Увы, как показала практика — москалей под кроватью искали явно недостаточно. Даже несмотря на весь страшный предыдущий опыт, сами украинцы в массе своей все еще относились к «братьям» чересчур благодушно, а своих националистов, озабоченных российской угрозой, считали параноиками. В итоге российские агенты, как раковые метастазы, проникли во все государственные органы Украины — в правительство, спецслужбы, армию — и вплотную подвели ее к запланированной гибели, от которой ее буквально в последний момент спас Майдан. И отнюдь не все метастазы еще удалось вычистить…

Но дело, повторяю, не в одном лишь российском государстве, которое всегда было, есть и будет (пока — надеюсь, уже скоро — не прекратит свое существование) врагом и украинцев, и любых других свободолюбивых народов, и даже не в ордах «ватников», возникших вовсе не на пустом месте, а лишь наконец-то проявивших без стеснения свою извечную суть. Дело в том, что и русские либералы, сколько бы их еще ни осталось, не многим лучше. Недаром сегодня чуть ли не все они заявляют, что Крым, конечно, отняли незаконно, но и вернуть его никак невозможно. И когда война окончится — а окончиться она может только крахом России — и они (те совсем немногие, что уцелеют) выберутся из-под развалин и, как ни в чем не бывало, скажут «ну все, Путин капут, давайте дружить!» — ни в коем случае не следует вновь попадать в ту же ловушку. Ибо очень быстро начнется прежняя песня — «ну хохлы, ну оборзели совсем! Мы из-за вас свою страну не пожалели, а где благодарность?»

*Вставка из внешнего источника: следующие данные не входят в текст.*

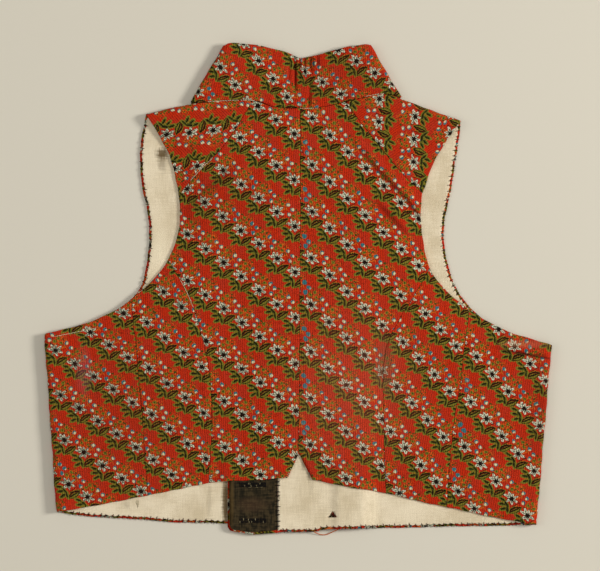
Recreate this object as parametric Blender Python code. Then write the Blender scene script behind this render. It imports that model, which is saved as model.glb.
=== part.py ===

Я глубоко убежден — хотя и понимаю, что многие, причем как раз не из числа «ватников», со мной не согласятся — что единственный путь, которым русский (в современном понимании этого термина) может перестать быть имперцем — это перестать быть русским. То есть москалем, ибо теперь и навсегда это синонимы. Язык, прочитанные книги, воспоминания — все это никуда не денется, но русский менталитет надо отбросить полностью, без остатка, без деления на плохих русских ватников и хороших русских либералов и без малейшей жалости к России, которую мы потеряли хоть в 1917, хоть в 2000. Научиться искренне, не напоказ, говорить и думать обо всем этом — «они» и относиться к ним, как к чужим, не заслуживающим ни сочувствия (ибо во всем виноваты исключительно сами), ни доверия. Про себя могу сказать, что я этот путь прошел, перестав считать себя русским еще в середине нулевых и окончательно порвав с Россией после ее нападения на Грузию (за два года до того, как смог эмигрировать). Я не записываюсь в украинцы — у меня нет на это права, я — русскоязычный американец, любящий свою страну — США, и меня это полностью устраивает. И теперь уже с этой, нормальной, западной стороны я говорю русским вслед за Анастасией Дмитрук и балтийскими музыкантами — никогда мы не будем братьями!